The Metagame Function of Burning an Orphanage
For the moment, we’re going to set aside things like character motivation and history, and instead look at this from a functional standpoint. In a work of fiction, be it movie or book, what is the functional effect of a good villain? What does one do?
You can see that in all the non-D&D villains mentioned above, that they have an active agenda that they pursue over the course of the work. Sauron is going to conquer Middle Earth. Palpatine is going to conquer the galaxy. Voldemort is going to rule the world. These goals are eerily similar (to the point of stereotype), but it already distinguishes them from the likes of Strahd and Demogorgon, who generally just sit around being evil in their lairs.
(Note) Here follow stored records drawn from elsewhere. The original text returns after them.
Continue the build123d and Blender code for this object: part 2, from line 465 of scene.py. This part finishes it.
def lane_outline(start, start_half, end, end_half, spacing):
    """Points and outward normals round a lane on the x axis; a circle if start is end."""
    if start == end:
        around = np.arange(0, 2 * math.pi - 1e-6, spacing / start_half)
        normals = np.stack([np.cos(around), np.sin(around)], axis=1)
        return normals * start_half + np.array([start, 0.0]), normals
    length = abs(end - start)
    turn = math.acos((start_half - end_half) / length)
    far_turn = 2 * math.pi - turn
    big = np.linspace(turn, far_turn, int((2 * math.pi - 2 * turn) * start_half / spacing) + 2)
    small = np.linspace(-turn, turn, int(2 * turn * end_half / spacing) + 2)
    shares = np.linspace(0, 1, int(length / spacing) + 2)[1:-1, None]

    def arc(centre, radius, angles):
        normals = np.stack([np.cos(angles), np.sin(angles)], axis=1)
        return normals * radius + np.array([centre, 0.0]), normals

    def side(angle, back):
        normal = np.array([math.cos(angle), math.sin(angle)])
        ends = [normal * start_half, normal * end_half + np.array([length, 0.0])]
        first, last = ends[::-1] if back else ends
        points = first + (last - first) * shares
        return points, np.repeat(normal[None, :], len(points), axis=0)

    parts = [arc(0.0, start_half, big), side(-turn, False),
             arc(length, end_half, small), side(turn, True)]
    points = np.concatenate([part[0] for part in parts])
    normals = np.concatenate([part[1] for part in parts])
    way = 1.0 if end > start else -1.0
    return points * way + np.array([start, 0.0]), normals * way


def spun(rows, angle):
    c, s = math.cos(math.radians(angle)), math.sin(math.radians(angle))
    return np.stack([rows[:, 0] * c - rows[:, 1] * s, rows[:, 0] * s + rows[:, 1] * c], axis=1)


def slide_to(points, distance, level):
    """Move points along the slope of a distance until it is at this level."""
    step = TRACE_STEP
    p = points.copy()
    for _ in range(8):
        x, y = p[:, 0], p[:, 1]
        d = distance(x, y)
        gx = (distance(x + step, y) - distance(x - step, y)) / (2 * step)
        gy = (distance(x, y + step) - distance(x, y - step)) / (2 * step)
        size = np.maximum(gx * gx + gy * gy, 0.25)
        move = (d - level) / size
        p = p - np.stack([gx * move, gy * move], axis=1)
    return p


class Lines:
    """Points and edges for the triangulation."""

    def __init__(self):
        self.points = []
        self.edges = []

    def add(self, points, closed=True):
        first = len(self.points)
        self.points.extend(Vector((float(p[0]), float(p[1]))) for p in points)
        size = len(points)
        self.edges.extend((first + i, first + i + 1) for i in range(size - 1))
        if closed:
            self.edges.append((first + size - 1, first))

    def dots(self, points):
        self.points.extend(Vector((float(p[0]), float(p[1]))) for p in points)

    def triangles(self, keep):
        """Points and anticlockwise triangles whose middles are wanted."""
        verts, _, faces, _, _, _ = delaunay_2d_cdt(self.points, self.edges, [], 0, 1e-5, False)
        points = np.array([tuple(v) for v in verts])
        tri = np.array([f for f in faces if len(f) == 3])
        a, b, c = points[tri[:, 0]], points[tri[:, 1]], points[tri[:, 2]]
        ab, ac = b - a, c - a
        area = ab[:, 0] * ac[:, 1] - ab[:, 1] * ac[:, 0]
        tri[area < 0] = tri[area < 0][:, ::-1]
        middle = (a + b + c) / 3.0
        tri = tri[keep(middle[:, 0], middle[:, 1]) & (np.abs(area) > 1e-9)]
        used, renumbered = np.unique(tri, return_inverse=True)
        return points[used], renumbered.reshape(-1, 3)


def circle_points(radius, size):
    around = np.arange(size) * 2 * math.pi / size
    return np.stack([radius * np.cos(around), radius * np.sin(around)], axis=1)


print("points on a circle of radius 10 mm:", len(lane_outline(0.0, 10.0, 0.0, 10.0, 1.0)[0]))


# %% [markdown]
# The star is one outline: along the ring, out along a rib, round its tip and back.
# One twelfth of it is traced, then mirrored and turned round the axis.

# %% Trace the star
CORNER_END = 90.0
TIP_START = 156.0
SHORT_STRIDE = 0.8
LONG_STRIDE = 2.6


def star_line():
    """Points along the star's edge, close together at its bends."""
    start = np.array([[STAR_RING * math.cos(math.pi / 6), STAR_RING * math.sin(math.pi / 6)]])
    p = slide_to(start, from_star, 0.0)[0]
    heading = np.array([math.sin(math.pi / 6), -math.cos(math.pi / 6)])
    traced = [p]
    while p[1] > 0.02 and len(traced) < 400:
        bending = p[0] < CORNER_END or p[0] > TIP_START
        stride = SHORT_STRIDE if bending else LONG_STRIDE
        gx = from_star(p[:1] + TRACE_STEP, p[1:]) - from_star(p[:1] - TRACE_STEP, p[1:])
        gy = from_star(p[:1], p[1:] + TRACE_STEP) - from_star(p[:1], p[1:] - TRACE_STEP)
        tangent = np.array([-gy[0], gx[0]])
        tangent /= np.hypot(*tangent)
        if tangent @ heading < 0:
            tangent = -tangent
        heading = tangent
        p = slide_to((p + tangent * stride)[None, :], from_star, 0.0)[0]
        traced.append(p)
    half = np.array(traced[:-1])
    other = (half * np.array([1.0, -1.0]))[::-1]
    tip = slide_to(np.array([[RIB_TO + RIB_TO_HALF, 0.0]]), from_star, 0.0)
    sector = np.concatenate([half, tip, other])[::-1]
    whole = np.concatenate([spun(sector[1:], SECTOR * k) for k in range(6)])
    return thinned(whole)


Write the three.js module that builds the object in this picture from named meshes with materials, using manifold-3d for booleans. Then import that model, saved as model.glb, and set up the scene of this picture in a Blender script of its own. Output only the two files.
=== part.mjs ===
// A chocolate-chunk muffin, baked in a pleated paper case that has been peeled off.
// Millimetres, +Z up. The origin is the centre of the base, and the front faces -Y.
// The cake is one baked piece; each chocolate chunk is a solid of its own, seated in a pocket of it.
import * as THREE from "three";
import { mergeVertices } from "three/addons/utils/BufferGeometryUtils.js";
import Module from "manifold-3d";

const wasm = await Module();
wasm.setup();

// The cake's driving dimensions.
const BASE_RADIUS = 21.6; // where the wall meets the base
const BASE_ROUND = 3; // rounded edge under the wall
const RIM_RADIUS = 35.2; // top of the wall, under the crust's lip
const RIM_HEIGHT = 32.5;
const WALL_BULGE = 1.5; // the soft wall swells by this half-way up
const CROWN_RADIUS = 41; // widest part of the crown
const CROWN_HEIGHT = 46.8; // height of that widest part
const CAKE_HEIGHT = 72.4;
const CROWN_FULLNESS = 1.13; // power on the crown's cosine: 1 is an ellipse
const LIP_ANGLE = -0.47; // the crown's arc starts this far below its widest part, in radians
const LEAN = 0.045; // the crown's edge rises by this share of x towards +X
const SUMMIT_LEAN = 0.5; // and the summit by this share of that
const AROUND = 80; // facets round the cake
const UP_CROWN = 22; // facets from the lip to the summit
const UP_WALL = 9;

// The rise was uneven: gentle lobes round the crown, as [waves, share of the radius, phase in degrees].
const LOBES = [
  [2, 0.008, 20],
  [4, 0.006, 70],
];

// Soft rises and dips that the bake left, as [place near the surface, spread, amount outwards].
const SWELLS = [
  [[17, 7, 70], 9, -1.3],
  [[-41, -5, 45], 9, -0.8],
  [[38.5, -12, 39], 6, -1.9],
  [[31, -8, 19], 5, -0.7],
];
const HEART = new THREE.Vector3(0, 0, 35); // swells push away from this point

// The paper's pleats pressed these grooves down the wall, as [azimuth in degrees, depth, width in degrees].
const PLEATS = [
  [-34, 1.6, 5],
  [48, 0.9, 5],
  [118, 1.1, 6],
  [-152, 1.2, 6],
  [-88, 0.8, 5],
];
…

Sitting around in a lair is, though, a great set up for a dungeon crawl. I mean, what better MacGuffin to cram into the hidden room deep within the trap-strewn layer than one that you can kill and then take the stuff of? “There’s some evil hanging around somewhere over there, go kill it,” is for D&D games what “The princess has been kidnapped!” is to videogames, but almost even MORE of an excuse plot.
But the great villains in our media don’t just sit in their comfy thrones waiting to be deposed. They are active forces for evil and horribleness in the setting. They do things. In fact, they do things that are, as far as the villain is concerned, destined to succeed.
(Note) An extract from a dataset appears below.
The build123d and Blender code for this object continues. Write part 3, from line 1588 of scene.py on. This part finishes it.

That activity can change the dynamic of a game pretty significantly. If the villain is a bad person who once burned an orphanage and now is just sitting around plotting somewhere, you can go slay her whenever you get around to it – it becomes something your characters can choose to do (or not). Alternately, if the villain is actively burning down orphanages in some sort of crazy plot to use the ashes of forsaken children to make herself immortal (or whatever), reacting to that villain becomes much more imperative for the PC’s. Suddenly, every night not spent hunting down the Orphanage Arsonist is another potential dozen dead orphans on your hands.
It should be noted that this change in tone is one of the big differences between a sandbox-style, character-focused game, and a more narrative-style, event-driven game, and so it isn’t always a welcome change. Some people might see it as a DM takeover! But there are ways to have the best of both worlds: an active villain that the PC’s have some role in defining or opting into.
Goals for Goombas
Good villains take action to accomplish their mission. But what is their mission? Sure, sure, rule/destroy the kingdom/world/universe/reality, we all know that, but what’s their plan for doing that? What do they need to do to pull that great feat off? And WHY? You know, normal people generally give up on nihilism and power fantasies.
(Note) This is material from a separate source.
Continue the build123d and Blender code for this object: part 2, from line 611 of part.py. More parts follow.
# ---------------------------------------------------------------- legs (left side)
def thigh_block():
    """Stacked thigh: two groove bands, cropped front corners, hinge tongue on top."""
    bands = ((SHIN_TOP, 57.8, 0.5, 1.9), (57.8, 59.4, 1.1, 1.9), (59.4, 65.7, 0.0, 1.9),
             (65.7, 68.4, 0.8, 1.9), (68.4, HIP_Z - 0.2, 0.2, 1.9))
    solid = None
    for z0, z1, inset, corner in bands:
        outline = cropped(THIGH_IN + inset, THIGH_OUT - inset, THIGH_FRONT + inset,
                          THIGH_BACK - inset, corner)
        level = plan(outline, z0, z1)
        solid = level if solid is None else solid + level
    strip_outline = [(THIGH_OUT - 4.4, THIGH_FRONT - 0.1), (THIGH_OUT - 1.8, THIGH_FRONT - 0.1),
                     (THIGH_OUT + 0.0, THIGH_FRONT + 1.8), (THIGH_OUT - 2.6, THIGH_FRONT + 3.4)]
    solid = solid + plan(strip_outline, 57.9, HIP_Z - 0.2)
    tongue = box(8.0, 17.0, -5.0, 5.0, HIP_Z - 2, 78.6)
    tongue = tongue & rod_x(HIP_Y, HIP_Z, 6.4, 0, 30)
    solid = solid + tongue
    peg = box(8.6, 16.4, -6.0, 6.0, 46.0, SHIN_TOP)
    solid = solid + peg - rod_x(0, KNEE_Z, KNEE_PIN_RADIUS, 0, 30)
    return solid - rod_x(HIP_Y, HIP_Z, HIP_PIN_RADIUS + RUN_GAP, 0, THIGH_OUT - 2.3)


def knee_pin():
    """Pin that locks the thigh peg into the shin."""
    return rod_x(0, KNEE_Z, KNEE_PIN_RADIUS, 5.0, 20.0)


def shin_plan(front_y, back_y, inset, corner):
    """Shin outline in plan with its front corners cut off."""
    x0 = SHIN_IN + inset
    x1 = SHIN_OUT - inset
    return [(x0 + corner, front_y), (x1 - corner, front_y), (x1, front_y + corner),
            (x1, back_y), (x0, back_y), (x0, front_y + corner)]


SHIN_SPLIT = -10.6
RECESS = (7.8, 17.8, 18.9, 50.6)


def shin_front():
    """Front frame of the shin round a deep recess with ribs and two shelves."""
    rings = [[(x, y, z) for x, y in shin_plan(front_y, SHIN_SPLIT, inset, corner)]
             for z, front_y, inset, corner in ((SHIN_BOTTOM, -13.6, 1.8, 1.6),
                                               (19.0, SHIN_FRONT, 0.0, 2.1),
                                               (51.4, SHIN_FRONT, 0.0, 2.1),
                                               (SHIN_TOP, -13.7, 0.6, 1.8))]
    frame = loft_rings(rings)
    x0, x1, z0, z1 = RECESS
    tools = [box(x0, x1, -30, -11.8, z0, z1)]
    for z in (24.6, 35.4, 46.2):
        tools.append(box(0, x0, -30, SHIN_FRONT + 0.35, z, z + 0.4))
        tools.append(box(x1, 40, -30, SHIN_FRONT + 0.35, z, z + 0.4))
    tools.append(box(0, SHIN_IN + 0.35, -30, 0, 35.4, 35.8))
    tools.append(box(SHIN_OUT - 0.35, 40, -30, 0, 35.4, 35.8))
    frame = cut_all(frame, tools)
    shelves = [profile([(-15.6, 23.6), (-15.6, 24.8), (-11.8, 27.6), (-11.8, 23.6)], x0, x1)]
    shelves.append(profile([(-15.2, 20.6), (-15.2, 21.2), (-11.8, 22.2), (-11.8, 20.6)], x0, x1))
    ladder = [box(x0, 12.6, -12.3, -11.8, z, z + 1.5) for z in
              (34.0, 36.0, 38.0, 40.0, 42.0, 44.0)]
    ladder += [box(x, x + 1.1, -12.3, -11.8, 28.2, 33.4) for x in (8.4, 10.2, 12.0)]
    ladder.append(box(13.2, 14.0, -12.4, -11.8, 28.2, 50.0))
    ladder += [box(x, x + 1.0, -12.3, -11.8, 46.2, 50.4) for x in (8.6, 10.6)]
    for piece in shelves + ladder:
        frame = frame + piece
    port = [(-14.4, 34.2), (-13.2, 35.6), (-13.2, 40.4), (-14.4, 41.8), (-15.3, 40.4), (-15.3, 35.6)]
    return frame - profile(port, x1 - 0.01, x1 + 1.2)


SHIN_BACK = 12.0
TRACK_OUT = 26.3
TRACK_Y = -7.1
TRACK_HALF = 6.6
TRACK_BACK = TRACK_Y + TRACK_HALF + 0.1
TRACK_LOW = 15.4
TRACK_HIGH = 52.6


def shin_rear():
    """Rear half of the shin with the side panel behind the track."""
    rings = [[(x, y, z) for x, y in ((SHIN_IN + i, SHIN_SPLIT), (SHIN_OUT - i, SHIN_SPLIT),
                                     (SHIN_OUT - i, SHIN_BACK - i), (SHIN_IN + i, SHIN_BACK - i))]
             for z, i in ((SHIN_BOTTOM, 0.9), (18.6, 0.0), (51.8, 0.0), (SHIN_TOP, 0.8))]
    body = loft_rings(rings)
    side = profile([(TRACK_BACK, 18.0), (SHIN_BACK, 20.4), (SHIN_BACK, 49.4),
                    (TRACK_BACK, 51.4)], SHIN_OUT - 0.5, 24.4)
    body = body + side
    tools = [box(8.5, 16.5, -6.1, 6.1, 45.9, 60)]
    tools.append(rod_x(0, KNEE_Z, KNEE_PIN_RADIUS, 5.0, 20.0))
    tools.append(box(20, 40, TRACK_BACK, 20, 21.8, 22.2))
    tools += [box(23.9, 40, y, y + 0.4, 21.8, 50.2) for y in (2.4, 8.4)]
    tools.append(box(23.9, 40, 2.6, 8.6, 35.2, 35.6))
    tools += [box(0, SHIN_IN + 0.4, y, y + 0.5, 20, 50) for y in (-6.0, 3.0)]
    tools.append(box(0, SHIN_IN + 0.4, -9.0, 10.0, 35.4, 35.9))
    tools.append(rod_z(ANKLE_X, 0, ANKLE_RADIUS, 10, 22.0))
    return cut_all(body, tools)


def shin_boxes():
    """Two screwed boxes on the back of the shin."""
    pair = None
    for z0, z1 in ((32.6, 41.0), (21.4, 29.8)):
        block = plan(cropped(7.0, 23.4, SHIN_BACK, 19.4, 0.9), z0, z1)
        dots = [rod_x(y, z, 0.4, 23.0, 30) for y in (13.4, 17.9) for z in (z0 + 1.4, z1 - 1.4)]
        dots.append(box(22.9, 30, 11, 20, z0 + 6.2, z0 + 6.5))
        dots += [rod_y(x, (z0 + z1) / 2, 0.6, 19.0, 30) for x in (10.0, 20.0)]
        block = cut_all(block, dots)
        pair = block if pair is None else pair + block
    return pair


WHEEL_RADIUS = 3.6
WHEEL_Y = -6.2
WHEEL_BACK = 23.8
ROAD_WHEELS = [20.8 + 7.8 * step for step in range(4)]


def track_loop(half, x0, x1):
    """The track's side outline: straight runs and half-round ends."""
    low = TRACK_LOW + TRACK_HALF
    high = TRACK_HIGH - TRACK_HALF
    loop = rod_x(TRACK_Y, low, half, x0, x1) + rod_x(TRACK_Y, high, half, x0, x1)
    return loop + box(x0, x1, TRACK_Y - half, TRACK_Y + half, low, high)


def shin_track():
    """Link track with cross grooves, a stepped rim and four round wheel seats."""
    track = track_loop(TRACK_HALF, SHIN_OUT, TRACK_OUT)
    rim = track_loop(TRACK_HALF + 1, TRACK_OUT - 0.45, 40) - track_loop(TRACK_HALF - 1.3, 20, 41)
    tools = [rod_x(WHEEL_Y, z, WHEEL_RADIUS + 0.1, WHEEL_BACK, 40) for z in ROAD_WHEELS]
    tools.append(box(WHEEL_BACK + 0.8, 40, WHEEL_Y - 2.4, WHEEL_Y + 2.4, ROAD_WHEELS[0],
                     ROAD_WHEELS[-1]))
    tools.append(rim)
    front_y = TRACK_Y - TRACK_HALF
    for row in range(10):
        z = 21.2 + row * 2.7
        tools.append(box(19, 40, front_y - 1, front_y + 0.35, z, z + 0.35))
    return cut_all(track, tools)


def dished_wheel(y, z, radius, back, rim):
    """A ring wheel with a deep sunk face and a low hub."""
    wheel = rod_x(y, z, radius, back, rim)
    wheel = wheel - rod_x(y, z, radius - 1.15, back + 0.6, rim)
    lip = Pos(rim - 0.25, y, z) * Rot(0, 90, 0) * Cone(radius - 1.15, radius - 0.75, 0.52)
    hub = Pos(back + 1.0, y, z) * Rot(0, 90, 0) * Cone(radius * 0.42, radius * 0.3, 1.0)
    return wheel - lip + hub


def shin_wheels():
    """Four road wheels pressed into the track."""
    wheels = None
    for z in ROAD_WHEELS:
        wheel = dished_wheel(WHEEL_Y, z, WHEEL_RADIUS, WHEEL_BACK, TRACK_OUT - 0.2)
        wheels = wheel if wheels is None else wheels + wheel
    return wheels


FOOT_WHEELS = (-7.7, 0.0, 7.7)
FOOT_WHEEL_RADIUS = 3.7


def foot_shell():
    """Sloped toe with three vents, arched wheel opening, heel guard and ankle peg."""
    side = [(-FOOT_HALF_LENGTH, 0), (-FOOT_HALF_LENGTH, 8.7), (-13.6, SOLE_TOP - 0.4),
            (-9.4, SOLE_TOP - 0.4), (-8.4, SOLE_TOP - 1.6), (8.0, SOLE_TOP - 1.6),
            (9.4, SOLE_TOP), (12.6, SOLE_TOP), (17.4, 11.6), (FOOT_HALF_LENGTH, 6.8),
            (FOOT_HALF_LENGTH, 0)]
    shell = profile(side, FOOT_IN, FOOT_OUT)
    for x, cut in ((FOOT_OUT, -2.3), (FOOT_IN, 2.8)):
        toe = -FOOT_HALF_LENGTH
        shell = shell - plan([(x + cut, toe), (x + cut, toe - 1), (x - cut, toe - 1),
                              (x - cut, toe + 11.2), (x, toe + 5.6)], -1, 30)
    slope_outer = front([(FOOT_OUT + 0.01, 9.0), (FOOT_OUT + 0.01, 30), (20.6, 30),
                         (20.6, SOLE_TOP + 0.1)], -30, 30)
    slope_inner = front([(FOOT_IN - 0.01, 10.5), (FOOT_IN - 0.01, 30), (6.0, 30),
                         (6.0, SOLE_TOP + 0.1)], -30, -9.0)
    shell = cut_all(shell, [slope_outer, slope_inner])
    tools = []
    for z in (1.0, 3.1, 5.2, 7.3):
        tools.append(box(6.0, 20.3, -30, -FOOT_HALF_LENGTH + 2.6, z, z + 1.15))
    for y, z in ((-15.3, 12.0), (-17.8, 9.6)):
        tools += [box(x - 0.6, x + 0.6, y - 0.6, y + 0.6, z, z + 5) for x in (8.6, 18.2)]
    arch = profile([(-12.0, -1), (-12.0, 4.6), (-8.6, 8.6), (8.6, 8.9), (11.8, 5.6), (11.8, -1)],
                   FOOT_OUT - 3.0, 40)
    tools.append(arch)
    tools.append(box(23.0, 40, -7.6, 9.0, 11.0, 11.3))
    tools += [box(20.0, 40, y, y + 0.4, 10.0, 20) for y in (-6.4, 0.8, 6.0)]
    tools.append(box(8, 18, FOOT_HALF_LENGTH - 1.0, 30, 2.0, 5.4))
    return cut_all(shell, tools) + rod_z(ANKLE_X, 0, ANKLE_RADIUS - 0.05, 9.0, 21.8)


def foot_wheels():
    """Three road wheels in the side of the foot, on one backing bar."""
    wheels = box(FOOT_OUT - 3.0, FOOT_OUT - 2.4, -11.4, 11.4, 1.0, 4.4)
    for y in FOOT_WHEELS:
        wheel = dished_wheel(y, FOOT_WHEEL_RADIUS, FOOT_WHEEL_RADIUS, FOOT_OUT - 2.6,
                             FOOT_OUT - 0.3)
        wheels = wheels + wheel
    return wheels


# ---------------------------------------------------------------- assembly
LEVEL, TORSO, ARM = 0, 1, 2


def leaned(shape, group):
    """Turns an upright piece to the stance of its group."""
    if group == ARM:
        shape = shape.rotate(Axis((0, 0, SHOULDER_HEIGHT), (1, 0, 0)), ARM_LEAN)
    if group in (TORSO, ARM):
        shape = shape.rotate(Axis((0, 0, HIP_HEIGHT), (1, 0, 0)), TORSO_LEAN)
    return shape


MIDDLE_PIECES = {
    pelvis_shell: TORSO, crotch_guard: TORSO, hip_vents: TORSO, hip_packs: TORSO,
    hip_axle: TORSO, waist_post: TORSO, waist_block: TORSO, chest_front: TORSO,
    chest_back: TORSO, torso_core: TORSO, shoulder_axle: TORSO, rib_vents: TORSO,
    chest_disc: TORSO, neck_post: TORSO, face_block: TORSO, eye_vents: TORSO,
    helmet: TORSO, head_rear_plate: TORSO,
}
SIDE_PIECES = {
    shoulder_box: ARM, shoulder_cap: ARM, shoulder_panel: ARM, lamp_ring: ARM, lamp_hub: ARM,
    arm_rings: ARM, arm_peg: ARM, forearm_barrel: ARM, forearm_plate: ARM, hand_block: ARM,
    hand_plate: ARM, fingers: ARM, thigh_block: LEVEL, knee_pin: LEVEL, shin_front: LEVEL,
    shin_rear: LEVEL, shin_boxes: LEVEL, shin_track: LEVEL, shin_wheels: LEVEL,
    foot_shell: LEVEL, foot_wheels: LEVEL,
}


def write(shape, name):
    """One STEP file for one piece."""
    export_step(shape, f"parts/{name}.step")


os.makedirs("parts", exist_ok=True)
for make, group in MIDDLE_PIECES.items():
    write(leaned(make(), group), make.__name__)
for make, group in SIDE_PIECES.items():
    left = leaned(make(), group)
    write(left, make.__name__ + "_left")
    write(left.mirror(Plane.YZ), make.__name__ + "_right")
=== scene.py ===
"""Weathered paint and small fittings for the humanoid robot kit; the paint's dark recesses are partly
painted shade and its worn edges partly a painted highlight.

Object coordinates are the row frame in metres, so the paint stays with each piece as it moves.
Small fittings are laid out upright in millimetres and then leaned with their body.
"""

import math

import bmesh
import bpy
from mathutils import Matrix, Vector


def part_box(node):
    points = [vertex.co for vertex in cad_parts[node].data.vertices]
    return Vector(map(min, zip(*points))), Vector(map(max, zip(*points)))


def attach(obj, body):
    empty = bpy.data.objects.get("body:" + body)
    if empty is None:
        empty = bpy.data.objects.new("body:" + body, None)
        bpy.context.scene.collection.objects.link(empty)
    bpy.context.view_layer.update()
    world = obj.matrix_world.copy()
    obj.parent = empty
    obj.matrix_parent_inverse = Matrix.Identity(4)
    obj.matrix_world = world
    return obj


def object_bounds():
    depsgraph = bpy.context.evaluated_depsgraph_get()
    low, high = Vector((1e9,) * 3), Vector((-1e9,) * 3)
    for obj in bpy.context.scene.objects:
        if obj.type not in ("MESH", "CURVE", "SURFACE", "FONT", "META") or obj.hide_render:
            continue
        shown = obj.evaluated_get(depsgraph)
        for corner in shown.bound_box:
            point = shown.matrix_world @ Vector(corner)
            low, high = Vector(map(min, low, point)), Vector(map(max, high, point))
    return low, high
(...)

So your villains, like your PC’s, can have goals. If you use the system for PC-chosen goals in my previous article, you can actually add some systemic coherence to what your villains do, and help you guide how the party can fight against them.
If a PC’s goal has three supporting parts (the origin, the legacy, and the three steps need to attain the legacy), the villain also has a goal defined by their origin, the legacy they hope to lead, and the steps needed to attain that legacy. What changes about the villain’s goal (in comparison to a heroic goal) is that the legacy they leave is undoubtedly not great news for most other people in the world.
For instance, you can have a villain with the Wealth goal. The origin can be ported wholesale: they started off poor, just as a PC who wanted that goal would start off. Only, the legacy they wish to leave is perhaps one where they held all the wealth in the kingdom, reducing everyone else to the state of poverty they have fled from. This goal doesn’t just involve finding great treasure or dodging some debt-collectors, but instead involves taking others’ wealth (such as by bold robberies or establishing a cruel monopoly). There’s steps on the road to this goal that the villain can undertake, as well.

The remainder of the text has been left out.